– А что в это время будете делать вы?
Брама как-то странно хмыкнул.
– Не волнуйся. У меня есть тщательно продуманный план действий.
С этими словами он шагнул ко мне, схватил меня рукой за волосы и пригнул мою голову к плечу. Я ожидал, что он укусит меня, но вместо этого он укусил сам себя – за палец. Его кисть сразу залило кровью.
– Не шевелись, – сказал он, – тебе же будет лучше.
Вид крови напугал меня, и я подчинился. Он поднес окровавленный палец к моему лбу и что-то написал на нем. А затем безо всякого предупреждения впился зубами мне в шею.
Я закричал, вернее, замычал – он держал мою голову так, что я не мог открыть рта. Боль в шее была невыносимой – словно сумасшедший зубной врач вонзил мне под челюсть свое электрическое сверло. Была секунда, когда я решил, что пришла смерть, и смирился с нею. И вдруг все кончилось – он отпустил меня и отскочил. Я чувствовал на своей щеке и шее кровь; ею была измазана его маска и тряпка, закрывавшая рот.
Я понял, что это не моя кровь, а его собственная – она текла из его рта по шее, по груди, по его красному халату, и густыми каплями падала на пол. С ним что-то случилось – можно было подумать, искусали не меня, а его. Шатаясь, он вернулся на свой красный диван, сел на него, и его ноги быстро заелозили взад-вперед по паркету.
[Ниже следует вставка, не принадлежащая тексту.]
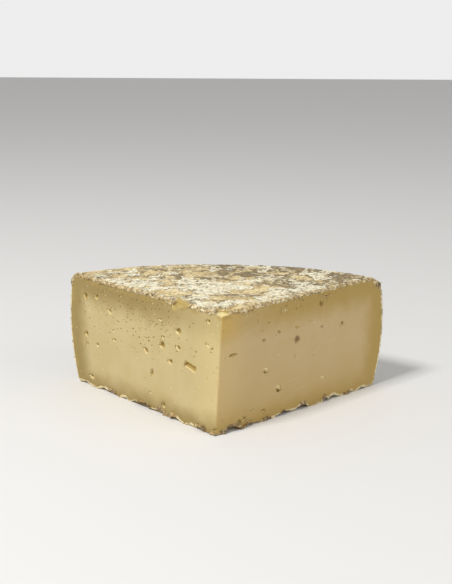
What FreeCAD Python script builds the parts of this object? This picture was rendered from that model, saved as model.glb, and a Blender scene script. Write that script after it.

Я вспомнил фильм Тарковского «Андрей Рублев», где показывали старинную казнь – монаху заливали в рот расплавленный металл. Все время перед экзекуцией монах страшно ругал своих палачей, но после того как они влили металл ему в глотку, не произнес больше ни слова, и только дергался всем телом. Страшнее всего было именно его молчание. Таким же страшным показалось мне молчание моего собеседника.
Не переставая дрыгать ногами, он сунул руку в карман халата, достал маленький никелированный пистолет и быстро выстрелил себе в голову – в бок цилиндрической маски, скрывавшей его лицо. Его голова качнулась из стороны в сторону, рука с пистолетом упала на диван, и он замер.
Тут я почувствовал в своей шее, под челюстью, какое-то слабое движение. Больно не было – словно мне вкололи анестезию, – но было жутко. Я уже терял сознание, и происходящее ощущалось все слабее. Меня неудержимо клонило в сон.
Брама сказал правду. Мне стало грезиться прошлое – словно в голове обнаружился маленький уютный кинозал, где начался просмотр документального фильма про мое детство. Как странно, думал я, ведь с самого начала я боялся именно вампиров…
Солнечный город
С рождения я жил вдвоем с матерью в Москве, в доме профкома драматургов у метро «Сокол». Дом был высшей советской категории – из бежевого кирпича, многоэтажный и как бы западного типа. В таких селилась номенклатура ЦК и избранные слои советской духовной элиты – вокруг всегда было много черных «Волг» с мигалками, а на лестничных клетках в изобилии встречались окурки от лучших американских сигарет. Мы с матерью занимали небольшую двухкомнатную квартирку вроде тех, что в закатных странах называют «one bedroom».
В этой самой bedroom я и вырос. Моя комната задумывалась архитектором как спальня – она была маленькой и продолговатой, с крохотным окном, из которого открывался вид на автостоянку. Я не мог обустраивать ее по своему вкусу: мать выбирала расцветку обоев, решала, где должна стоять кровать, а где стол, и даже определяла, что будет висеть на стенах. Это приводило к скандалам – однажды я обозвал ее «маленькой советской властью», после чего мы не говорили целую неделю.
Обиднее этих слов для нее невозможно было придумать. Моя мать, «высокая худая женщина с увядшим лицом», как однажды описал ее участковому сосед-драматург, когда-то принадлежала к диссидентским кругам. В память об этом гостям часто прокручивалась магнитофонная пленка, где баритон известного борца с системой читал обличительные стихи, а ее голос подавал острые реплики с заднего плана.
Баритон декламировал:
– А это прочти, про хуй с бровями и Солженицына! – вставляла молодым голосом мать.
Так я впервые услышал матерное слово, которое благополучные дети перестроечной поры обычно узнавали от хихикающих соседей по детсадовской спальне. Каждый раз при прослушивании мама поясняла, что мат в этом контексте оправдан художественной необходимостью. Слово «контекст» было для меня даже загадочнее слова «хуй» – за всем этим угадывался таинственный и грозный мир взрослых, по направлению к которому я дрейфовал под дувшим из телевизора ветром перемен.